The project has received £7,000.


East Durham Remembers

VOLUNTEER researchers will investigate the story of an east Durham soldier who fought on the Western Front.

They will follow the life of Captain Bertie Cecil Batey of the Durham Light Infantry from his signing up to his death on the battlefield at Ypres in Flanders.

Students at Easington Academy will visit his former home and the DLI museum, as well as Ypres to discover details of what life was like for the troops in the field.

They will also research the experiences of those living along the North-East coast, which came under direct enemy attack during the war.

The project will study the effects on those left behind, especially children who fathers went off to war.

The project’s findings will be shared with the schools whose students have taken part.

East Durham Remembers has won a grant of £5,000.


Tyneside Scottish Centenary

A GRANT of £8,000 will fund a project to place the spotlight on the sacrifices of a Pals battalion from the North-East.
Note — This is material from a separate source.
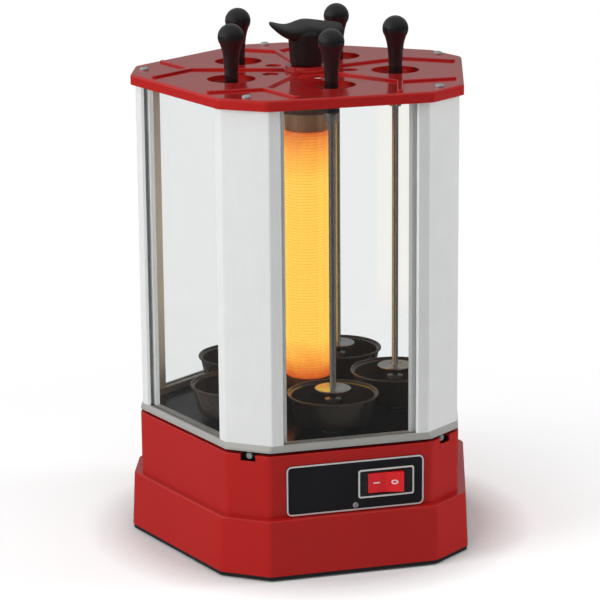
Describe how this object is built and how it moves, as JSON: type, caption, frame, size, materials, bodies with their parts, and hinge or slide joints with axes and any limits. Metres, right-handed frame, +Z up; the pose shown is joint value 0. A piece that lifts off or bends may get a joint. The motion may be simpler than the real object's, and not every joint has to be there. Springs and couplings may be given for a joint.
{
  "type": "electric skewer grill",
  "caption": "Upright five-sided electric skewer grill with a glazed lift-off hood, turning drip cups and skewers round a central heater, a wing knob and a rocker switch.",
  "frame": {"origin": "on the surface that the grill stands on, under the main vertical axis through the heater and knob", "axes": "+Z up along the main axis, -Y towards the face with the switch, +X to the right of that face"},
  "size_m": [0.279, 0.2662, 0.409],
  "materials": {
    "red_enamel": "gloss baked enamel on pressed steel",
    "black_sheet": "semi-gloss black painted sheet steel",
    "floor_enamel": "gloss black enamel",
    "nonstick": "dark non-stick coated steel",
    "satin_aluminium": "satin anodised extrusion",
    "polished_steel": "polished stainless steel",
    "clear_glass": "clear tempered glass",
    "quartz_glass": "clear quartz tube",
    "ceramic": null,
    "heating_wire": "resistance wire, glowing in use",
    "black_plastic": "gloss black heat-resistant plastic",
    "switch_plastic": "satin black plastic",
    "rocker_red": "translucent red plastic",
    "label_print": "printed dark plate, bare of text",
    "skewer_steel": "stainless steel",
    "screw_steel": "zinc plated steel",
    "brass": "turned brass",
    "bronze_bush": "sintered bronze",
    "gear_nylon": "heat-resistant nylon",
    "motor_case": "plated steel case",
    "rubber": "moulded rubber",
    "terminal_plastic": "moulded terminal strip"
  },
  "bodies": {
    "base": {"feet": "rubber", "bottom_pan": "black_sheet", "pan_screws": "screw_steel", "plinth": "red_enamel", "base_shell": "red_enamel", "label_plate": "label_print", "label_screw": "screw_steel", "switch_frame": "switch_plastic", "floor_tray": "floor_enamel", "corner_screws": "screw_steel", "drive_deck": "black_sheet", "gear_circlip": "screw_steel", "gear_motor": "motor_case", "spindle_bushes": "bronze_bush", "heater_base": "ceramic", "heater_core": "ceramic", "heater_coil": "heating_wire", "heater_glass": "quartz_glass", "heater_cap": "ceramic", "centre_stud": "screw_steel", "cable_gland": "switch_plastic", "terminal_block": "terminal_plastic"},
    "rocker": {"switch_rocker": "rocker_red"},
    "main_drive": {"main_gear": "gear_nylon"},
    "pinion": {"motor_pinion": "gear_nylon"},
    "hood": {"bottom_frame": "polished_steel", "top_plate": "red_enamel", "top_screws": "screw_steel", "corner_post_1": "satin_aluminium", "corner_post_2": "satin_aluminium", "corner_post_3": "satin_aluminium", "corner_post_4": "satin_aluminium", "corner_post_5": "satin_aluminium", "glass_panel_1": "clear_glass", "glass_panel_2": "clear_glass", "glass_panel_3": "clear_glass", "glass_panel_4": "clear_glass", "glass_panel_5": "clear_glass"},
    "wing_knob": {"knob": "black_plastic", "knob_insert": "brass"},
    "spindle_1": {"spindle_1": "gear_nylon"},
    "cup_1": {"drip_cup_1": "nonstick"},
    "skewer_1": {"skewer_1": "skewer_steel", "skewer_handle_1": "black_plastic"},
    "spindle_2": {"spindle_2": "gear_nylon"},
    "cup_2": {"drip_cup_2": "nonstick"},
    "skewer_2": {"skewer_2": "skewer_steel", "skewer_handle_2": "black_plastic"},
    "spindle_3": {"spindle_3": "gear_nylon"},
    "cup_3": {"drip_cup_3": "nonstick"},
    "skewer_3": {"skewer_3": "skewer_steel", "skewer_handle_3": "black_plastic"},
    "spindle_4": {"spindle_4": "gear_nylon"},
    "cup_4": {"drip_cup_4": "nonstick"},
    "skewer_4": {"skewer_4": "skewer_steel", "skewer_handle_4": "black_plastic"},
    "spindle_5": {"spindle_5": "gear_nylon"},
    "cup_5": {"drip_cup_5": "nonstick"},
    "skewer_5": {"skewer_5": "skewer_steel", "skewer_handle_5": "black_plastic"}
  },
  "joints": [
    {"name": "hood_lift", "type": "slide", "parent": "base", "child": "hood", "axis": [0, 0, 1], "range_m": [0, 0.33]},
    {"name": "knob_turn", "type": "hinge", "parent": "hood", "child": "wing_knob", "pos_m": [0, 0, 0.38], "axis": [0, 0, 1], "continuous": true},
    {"name": "switch_rock", "type": "hinge", "parent": "base", "child": "rocker", "pos_m": [0.0267, -0.1176, 0.0695], "axis": [0, 0, 1], "range_deg": [0, 16]},
    {"name": "main_gear_turn", "type": "hinge", "parent": "base", "child": "main_drive", "pos_m": [0, 0, 0.066], "axis": [0, 0, 1], "continuous": true},
    {"name": "pinion_turn", "type": "hinge", "parent": "base", "child": "pinion", "pos_m": [0, 0.05925, 0.066], "axis": [0, 0, 1], "continuous": true},
    {"name": "spindle_turn_1", "type": "hinge", "parent": "base", "child": "spindle_1", "pos_m": [0, -0.06825, 0.066], "axis": [0, 0, 1], "continuous": true},
    {"name": "cup_lift_1", "type": "slide", "parent": "spindle_1", "child": "cup_1", "axis": [0, 0, 1], "range_m": [0, 0.2]},
    {"name": "skewer_lift_1", "type": "slide", "parent": "cup_1", "child": "skewer_1", "axis": [0, 0, 1], "range_m": [0, 0.3]},
    {"name": "spindle_turn_2", "type": "hinge", "parent": "base", "child": "spindle_2", "pos_m": [0.06491, -0.02109, 0.066], "axis": [0, 0, 1], "continuous": true},
    {"name": "cup_lift_2", "type": "slide", "parent": "spindle_2", "child": "cup_2", "axis": [0, 0, 1], "range_m": [0, 0.2]},
    {"name": "skewer_lift_2", "type": "slide", "parent": "cup_2", "child": "skewer_2", "axis": [0, 0, 1], "range_m": [0, 0.3]},
    {"name": "spindle_turn_3", "type": "hinge", "parent": "base", "child": "spindle_3", "pos_m": [0.04012, 0.05522, 0.066], "axis": [0, 0, 1], "continuous": true},
    {"name": "cup_lift_3", "type": "slide", "parent": "spindle_3", "child": "cup_3", "axis": [0, 0, 1], "range_m": [0, 0.2]},
    {"name": "skewer_lift_3", "type": "slide", "parent": "cup_3", "child": "skewer_3", "axis": [0, 0, 1], "range_m": [0, 0.3]},
    {"name": "spindle_turn_4", "type": "hinge", "parent": "base", "child": "spindle_4", "pos_m": [-0.04012, 0.05522, 0.066], "axis": [0, 0, 1], "continuous": true},
    {"name": "cup_lift_4", "type": "slide", "parent": "spindle_4", "child": "cup_4", "axis": [0, 0, 1], "range_m": [0, 0.2]},
    {"name": "skewer_lift_4", "type": "slide", "parent": "cup_4", "child": "skewer_4", "axis": [0, 0, 1], "range_m": [0, 0.3]},
    {"name": "spindle_turn_5", "type": "hinge", "parent": "base", "child": "spindle_5", "pos_m": [-0.06491, -0.02109, 0.066], "axis": [0, 0, 1], "continuous": true},
    {"name": "cup_lift_5", "type": "slide", "parent": "spindle_5", "child": "cup_5", "axis": [0, 0, 1], "range_m": [0, 0.2]},
    {"name": "skewer_lift_5", "type": "slide", "parent": "cup_5", "child": "skewer_5", "axis": [0, 0, 1], "range_m": [0, 0.3]}
  ],
  "couplings": [
    {"joint": "main_gear_turn", "follows": "pinion_turn", "ratio": -0.25397},
    {"joint": "spindle_turn_1", "follows": "pinion_turn", "ratio": 0.57143},
    {"joint": "spindle_turn_2", "follows": "pinion_turn", "ratio": 0.57143},
    {"joint": "spindle_turn_3", "follows": "pinion_turn", "ratio": 0.57143},
    {"joint": "spindle_turn_4", "follows": "pinion_turn", "ratio": 0.57143},
    {"joint": "spindle_turn_5", "follows": "pinion_turn", "ratio": 0.57143}
  ]
}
The Tyneside Scottish was a First World War Pals battalion and is the only surviving Pals unit serving in the British Army, having most recently fought in Afghanistan.

The project will involve veterans from the modern Tyneside Scottish working with local schools, churches and residents to commemorate the soldiers who signed up at the start of the First World War and went on to suffer heavy casualties at the Battle of the Somme in 1916.

Activities organised as part of the project, which is organised by the Tyneside Scottish Association Branch Royal Artillery Association, include using a military training area where young people from the Army Cadet Force can experience staying overnight in a trench. Information gathered will be used to create a DVD, website and exhibition display material.